Travel, after all, comes down to a state of mind. Travel is just another state of living. Travel can be as simple as just living outside our comfort zones.
Rest assured that although I am once again returning stateside, stories and more think-pieces per my/our travels and my tangential, TMI musings will continue to grace this platform and your inboxes (should you subscribe) along with some tales grounded in the new, soon-to-be here of the bays and bars of Cape Cod. We’re gearing up for a very full New England summer, the main focus of which will be refilling our bank accounts by means of bar shifts, boutique days, waitressing nights, and copyediting side gigs…all while continuing to apply to jobs and apartment hunting in a soon-to-be-determined new city. Writing will certainly be a welcomed reprieve from that grind.
We will also still continue to play and soak in the stillness of life, too. Travel has re-grounded me to really carry that forward in everything I do from here on out so that I may feel rejuvenated and limber enough to keep taking chances…and to keep falling into all the newness and challenges that await me.

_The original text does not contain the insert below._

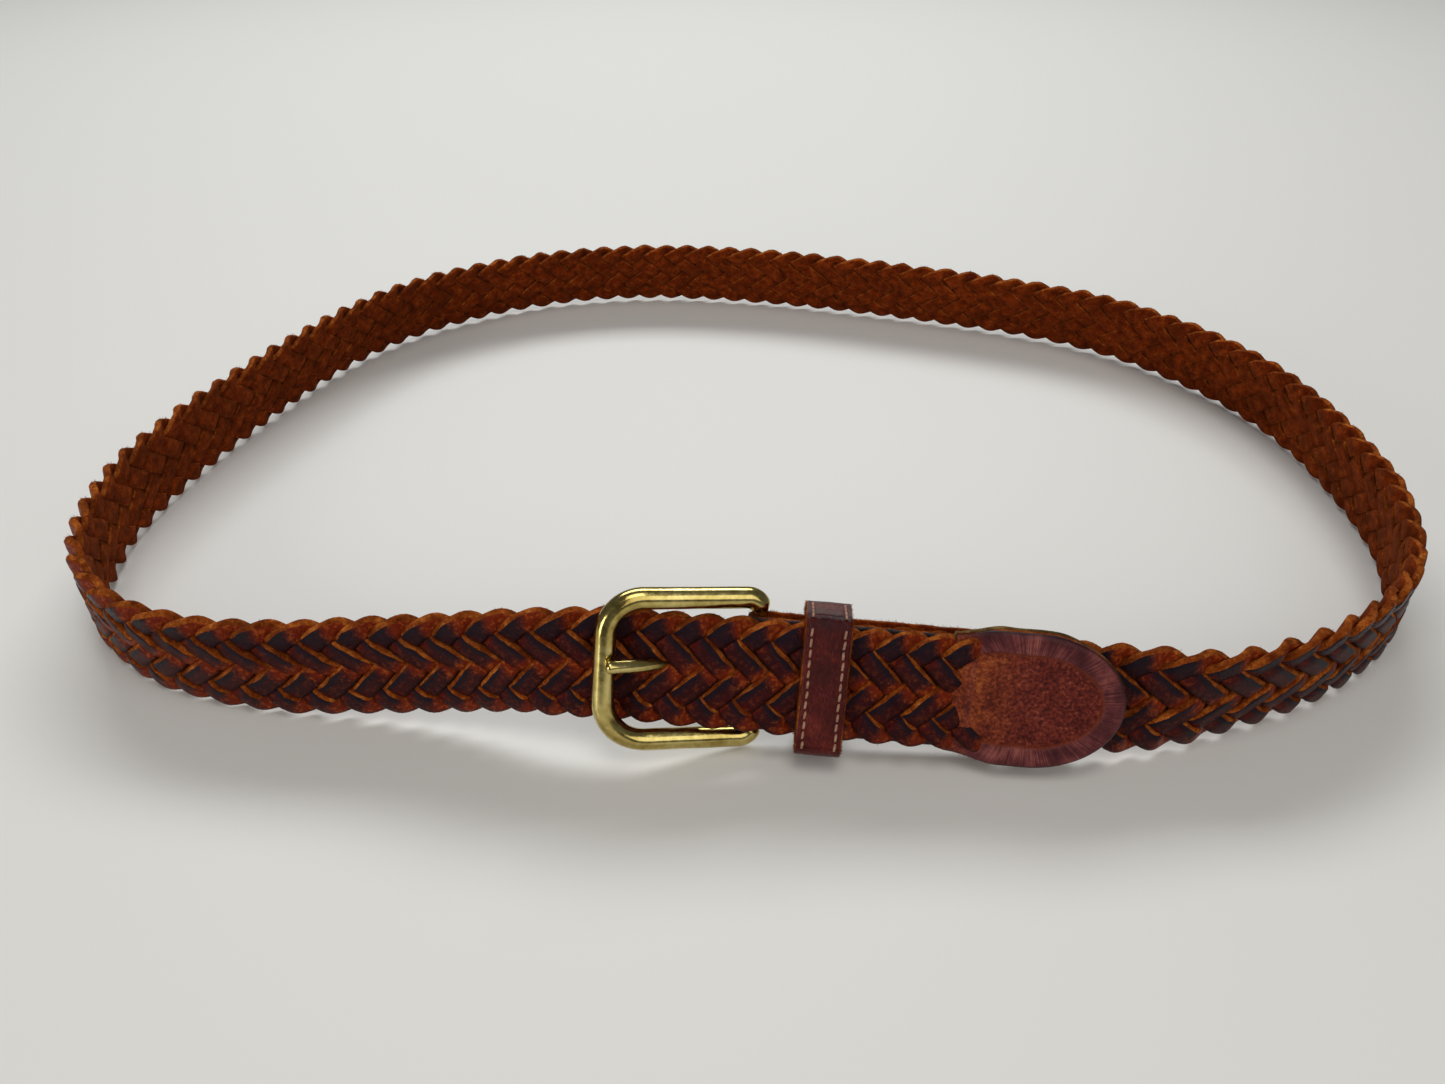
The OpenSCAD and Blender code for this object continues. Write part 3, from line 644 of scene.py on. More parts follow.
def tip_material():
    m, nt, bs = mat("tip_leather_grain")
    ob, uv = coords(nt), coords(nt, "UV")
    rim, red = attr(nt, "rim"), attr(nt, "warm")
    n1 = noise(nt, ob, 190, 5, 0.6)
    n2 = noise(nt, ob, 1150, 5, 0.65)
    vor = nt.nodes.new("ShaderNodeTexVoronoi"); vor.feature = "SMOOTH_F1"
    vor.inputs["Scale"].default_value = 1050; vor.inputs["Smoothness"].default_value = 0.5
    nt.links.new(ob, vor.inputs["Vector"])
    peb = vor.outputs["Distance"]
    # pebbled centre
    pv = math_(nt, "ADD", math_(nt, "MULTIPLY", n2, 0.75), math_(nt, "MULTIPLY", n1, 0.25))
    cen = ramp(nt, pv, [(0.35, (0.026, 0.0026, 0.0020)), (0.46, (0.082, 0.0076, 0.0044)), (0.57, (0.172, 0.0250, 0.0130)), (0.69, (0.290, 0.078, 0.046))])
    warm = ramp(nt, pv, [(0.35, (0.065, 0.0075, 0.0020)), (0.50, (0.205, 0.0330, 0.0060)), (0.66, (0.38, 0.100, 0.021))])
    wf = math_(nt, "MULTIPLY", red, ramp(nt, n1, [(0.30, 0.35), (0.62, 1.0)]), True)
    cen = mix(nt, wf, cen, warm)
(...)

You got to the end! If you got distracted midway through and put down your phone because your kid was crying or the dog barked to be let out, but you came back to finish what you started, thank you! Or maybe you minimize this tab on your computer with the good intention of finishing this post at a later date and did. Thank you, too! Thank you for reading. I would certainly keep writing was I just writing into the void, but it’s cool you’re here, too.